EXERCISE DESCRIPTION: Repeat every record below exactly as it appears.

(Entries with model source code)
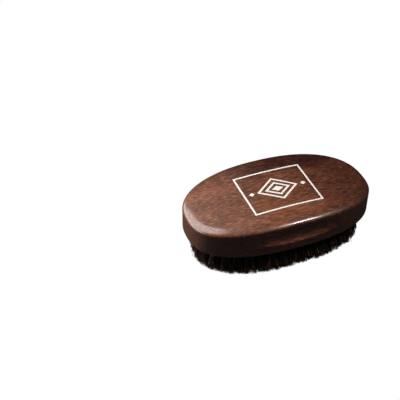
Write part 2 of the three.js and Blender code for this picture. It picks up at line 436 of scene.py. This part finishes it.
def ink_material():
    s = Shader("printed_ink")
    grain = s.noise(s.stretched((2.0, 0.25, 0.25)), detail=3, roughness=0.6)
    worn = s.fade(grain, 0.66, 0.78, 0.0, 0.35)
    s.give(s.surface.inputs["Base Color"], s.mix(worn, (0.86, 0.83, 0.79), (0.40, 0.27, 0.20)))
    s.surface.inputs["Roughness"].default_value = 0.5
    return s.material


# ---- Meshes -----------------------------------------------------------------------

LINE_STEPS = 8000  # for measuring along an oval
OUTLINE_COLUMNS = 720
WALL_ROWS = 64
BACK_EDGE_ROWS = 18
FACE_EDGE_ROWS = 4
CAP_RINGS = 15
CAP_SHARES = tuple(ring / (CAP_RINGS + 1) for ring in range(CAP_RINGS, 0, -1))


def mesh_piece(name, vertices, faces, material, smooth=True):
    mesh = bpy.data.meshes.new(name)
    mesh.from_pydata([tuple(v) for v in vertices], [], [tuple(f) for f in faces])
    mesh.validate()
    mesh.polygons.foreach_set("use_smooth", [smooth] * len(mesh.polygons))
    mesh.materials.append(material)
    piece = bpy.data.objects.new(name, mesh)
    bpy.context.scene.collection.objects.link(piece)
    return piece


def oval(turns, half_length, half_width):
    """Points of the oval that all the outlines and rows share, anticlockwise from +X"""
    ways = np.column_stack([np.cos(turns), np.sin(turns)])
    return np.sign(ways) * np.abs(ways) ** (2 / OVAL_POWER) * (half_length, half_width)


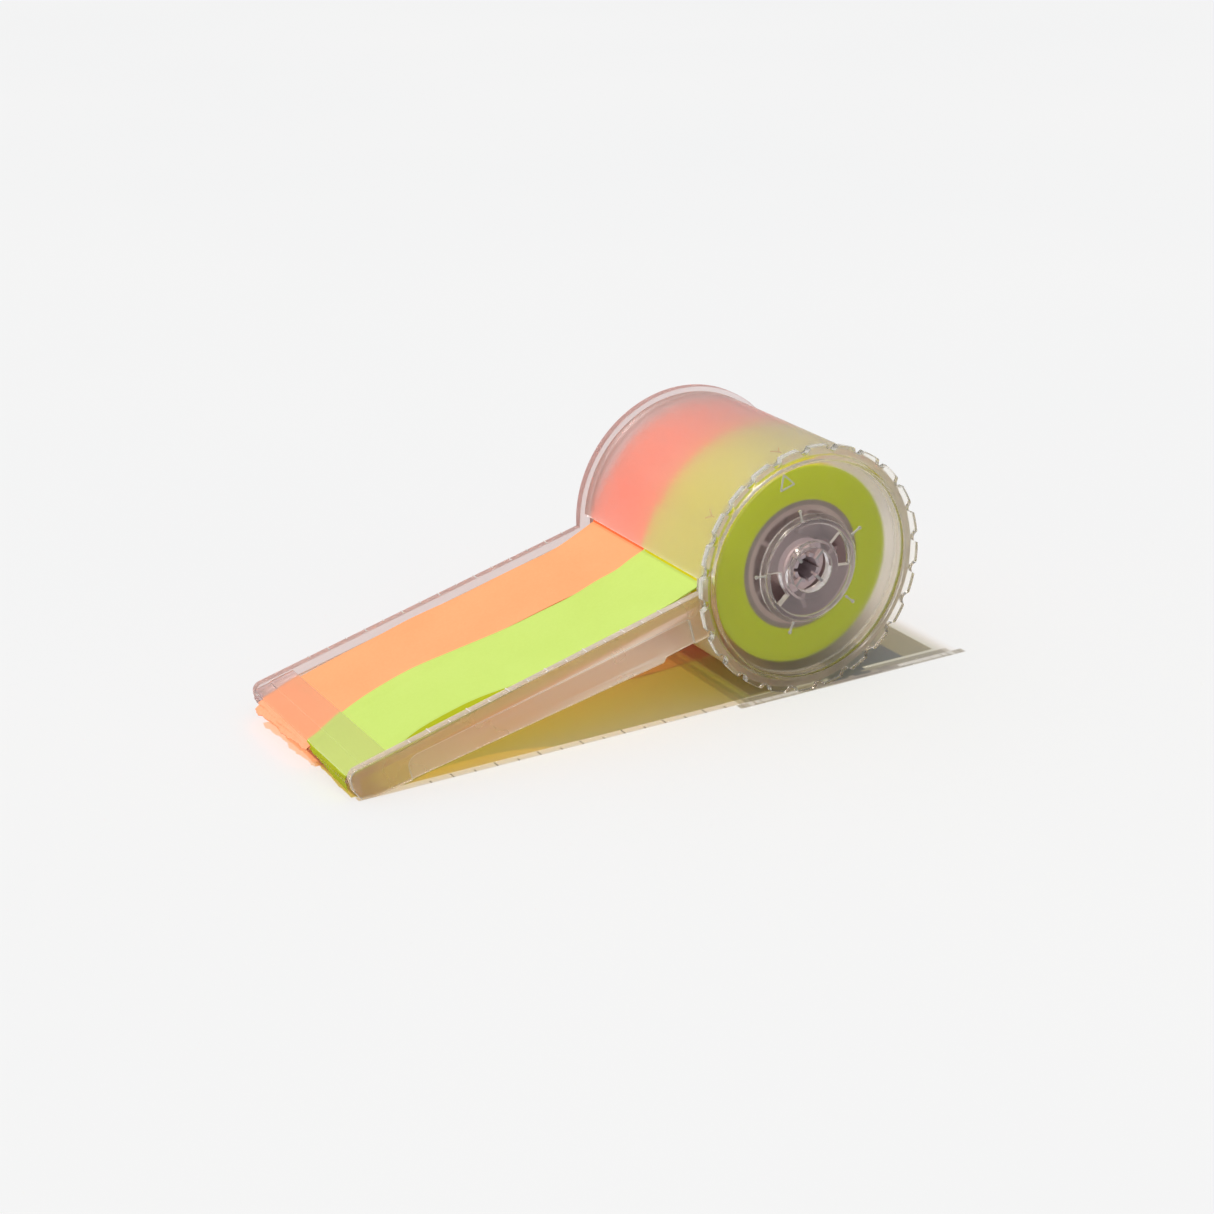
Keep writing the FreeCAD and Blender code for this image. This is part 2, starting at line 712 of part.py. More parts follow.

RESULT OF THE TASK:
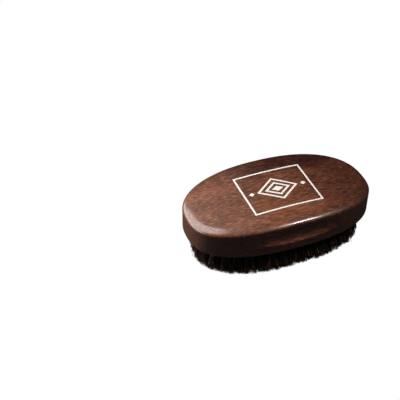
Write part 2 of the three.js and Blender code for this picture. It picks up at line 436 of scene.py. This part finishes it.
def ink_material():
    s = Shader("printed_ink")
    grain = s.noise(s.stretched((2.0, 0.25, 0.25)), detail=3, roughness=0.6)
    worn = s.fade(grain, 0.66, 0.78, 0.0, 0.35)
    s.give(s.surface.inputs["Base Color"], s.mix(worn, (0.86, 0.83, 0.79), (0.40, 0.27, 0.20)))
    s.surface.inputs["Roughness"].default_value = 0.5
    return s.material


# ---- Meshes -----------------------------------------------------------------------

LINE_STEPS = 8000  # for measuring along an oval
OUTLINE_COLUMNS = 720
WALL_ROWS = 64
BACK_EDGE_ROWS = 18
FACE_EDGE_ROWS = 4
CAP_RINGS = 15
CAP_SHARES = tuple(ring / (CAP_RINGS + 1) for ring in range(CAP_RINGS, 0, -1))


def mesh_piece(name, vertices, faces, material, smooth=True):
    mesh = bpy.data.meshes.new(name)
    mesh.from_pydata([tuple(v) for v in vertices], [], [tuple(f) for f in faces])
    mesh.validate()
    mesh.polygons.foreach_set("use_smooth", [smooth] * len(mesh.polygons))
    mesh.materials.append(material)
    piece = bpy.data.objects.new(name, mesh)
    bpy.context.scene.collection.objects.link(piece)
    return piece


def oval(turns, half_length, half_width):
    """Points of the oval that all the outlines and rows share, anticlockwise from +X"""
    ways = np.column_stack([np.cos(turns), np.sin(turns)])
    return np.sign(ways) * np.abs(ways) ** (2 / OVAL_POWER) * (half_length, half_width)


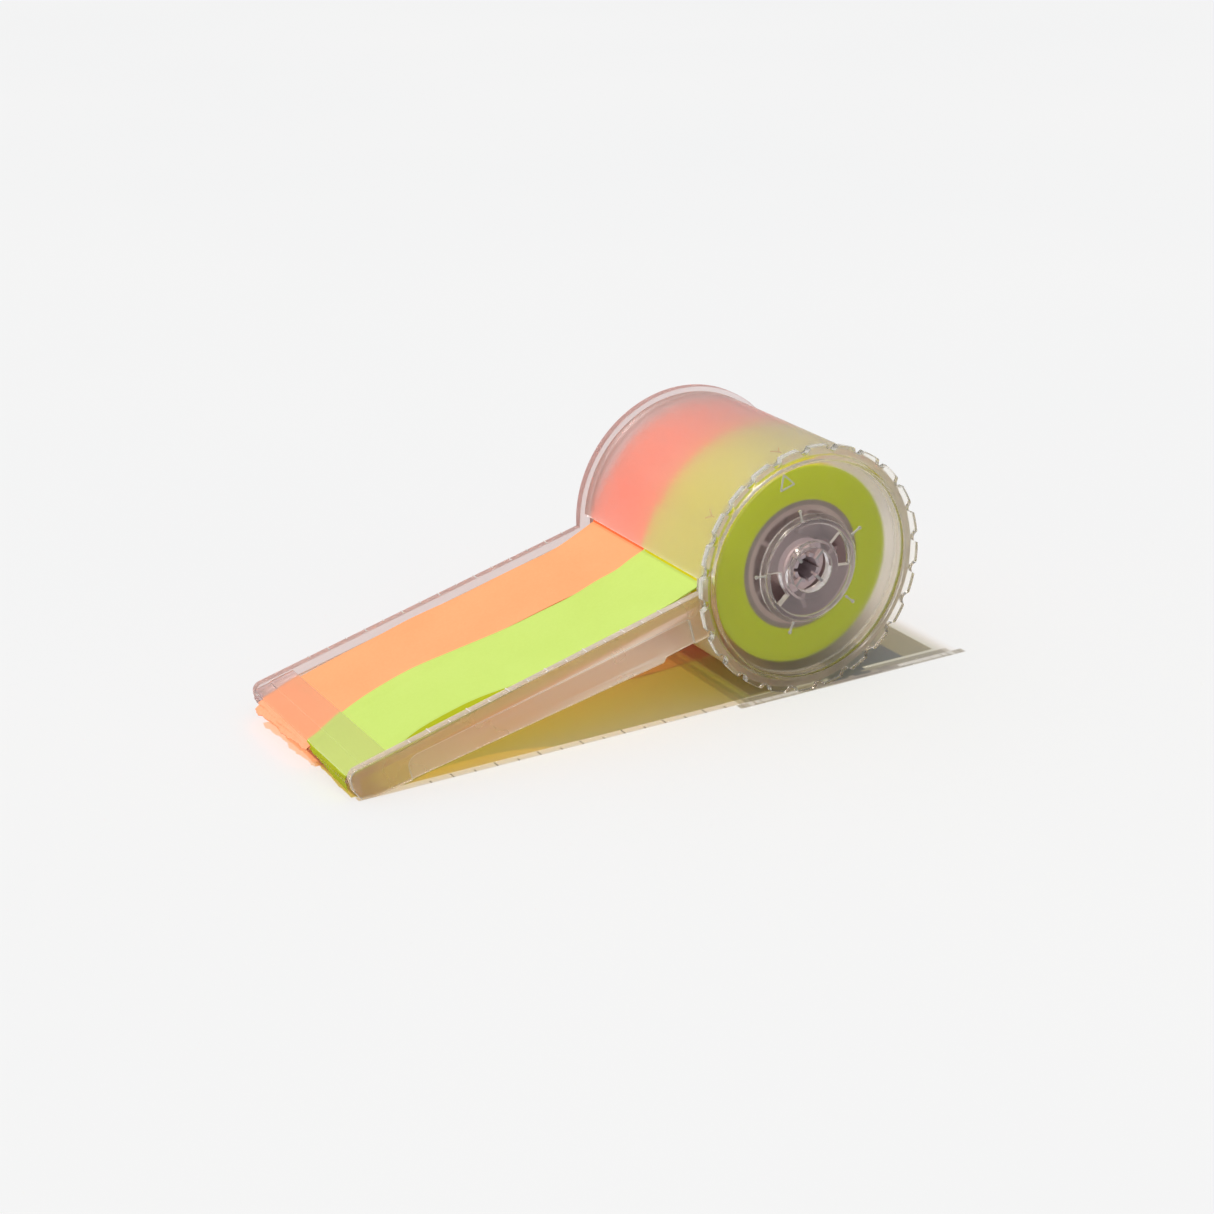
Keep writing the FreeCAD and Blender code for this image. This is part 2, starting at line 712 of part.py. More parts follow.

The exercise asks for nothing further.